Magneto, Emma and the Mutants go to an inn, and spend a few days figuring out what’s wrong with the Mutants. The problem, it turns out, is that they never actually dealt with the huge emotional cost of dying. So, they deal with it. It’s interesting seeing how each deals with it. We see Sam and Amara hug, Doug sits close to Warlock, Rahne curls up and cries in Magneto’s arms, and Shan and Illyana each sit off by themselves. Magneto and Emma chat about it, and when asked why she helped, Emma says either the goodness of her heart or no use for damaged goods. Very ambiguous. Sam tells her the Mutants will stay with Magneto, and she says that’s fine, and that she hopes they remember her with fondness, and that the Mutants and Hellions don’t need to be enemies, only rivals. As she walks away, she talks to herself about Magneto not being able to cast her as a villain. Somewhat less ambiguous, which bothers me.
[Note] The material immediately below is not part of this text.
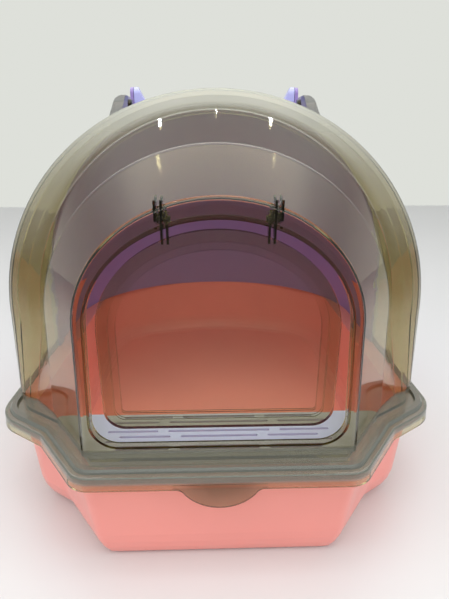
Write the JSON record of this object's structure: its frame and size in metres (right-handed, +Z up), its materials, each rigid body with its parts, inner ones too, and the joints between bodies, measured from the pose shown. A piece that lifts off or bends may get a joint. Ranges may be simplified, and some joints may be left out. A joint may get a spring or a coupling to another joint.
{
  "type": "hooded litter box",
  "caption": "Hooded litter box with a porch at the front, a see-through flip-up cover, a hanging door flap, a slotted step grate and a folding carry handle.",
  "frame": {"origin": "on the floor, under the middle of the box", "axes": "+Z up, front (porch and door) towards -Y, +X to the right seen from the front"},
  "size_m": [0.422, 0.5229, 0.3996],
  "materials": {
    "coral_plastic": "smooth moulded, half gloss",
    "lilac_plastic": "smooth moulded, half gloss",
    "smoky_plastic": "clear smoky, polished",
    "dark_plastic": "smooth moulded"
  },
  "bodies": {
    "base": {"tray": "coral_plastic"},
    "grate": {"entry_grate": "lilac_plastic"},
    "hood": {"rear_hood": "lilac_plastic", "cover_hinge_pin_left": "dark_plastic", "cover_hinge_pin_right": "dark_plastic"},
    "cover": {"front_cover": "smoky_plastic", "flap_hinge_pin_left": "dark_plastic", "flap_hinge_pin_right": "dark_plastic"},
    "flap": {"door_flap": "smoky_plastic"},
    "handle": {"carry_handle": "lilac_plastic"}
  },
  "joints": [
    {"name": "grate_lift", "type": "slide", "parent": "base", "child": "grate", "axis": [0, 0, 1], "range_m": [0, 0.01]},
    {"name": "hood_lift", "type": "slide", "parent": "base", "child": "hood", "axis": [0, 0, 1], "range_m": [0, 0.12]},
    {"name": "cover_swing", "type": "hinge", "parent": "hood", "child": "cover", "pos_m": [0, 0.02, 0.37897], "axis": [-1, 0, 0], "range_deg": [0, 95]},
    {"name": "flap_swing", "type": "hinge", "parent": "cover", "child": "flap", "pos_m": [0, -0.2135, 0.288], "axis": [1, 0, 0], "range_deg": [-40, 70]},
    {"name": "handle_swing", "type": "hinge", "parent": "hood", "child": "handle", "pos_m": [0, 0.052, 0.39108], "axis": [1, 0, 0], "range_deg": [0, 90]}
  ]
}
This is an excellent issue. Magneto’s fight against the Avengers is really interesting to see. As a villain, he was always able to hold them at bay pretty easily. As a hero, he struggles, and eventually loses. Villains really are more powerful than heroes. At least here, there’s an excuse: He’s intentionally holding back. Just the same, it’s kinda funny. I also like how Cap, throughout the fight, keeps wondering about Magneto’s actions.

I do like how, for most of the issue, Emma came across as fairly ambiguous, about whether she actually cared for the Mutants or was trying to fix them for her own purposes. The final panel pushes her more towards fixing things for her own purposes, which is why I dislike it. It was better when it could be read either way. That said, this arc is arguably the beginning of Emma’s gradual move away from pure villain.

The art was good. Guice did a good job with the action, and also did well with dialogue scenes and expressions. There’s a definite energy to the action bits. I’d say that’s what he does best.

Solid comic. The next couple issues are really cool done-in-ones.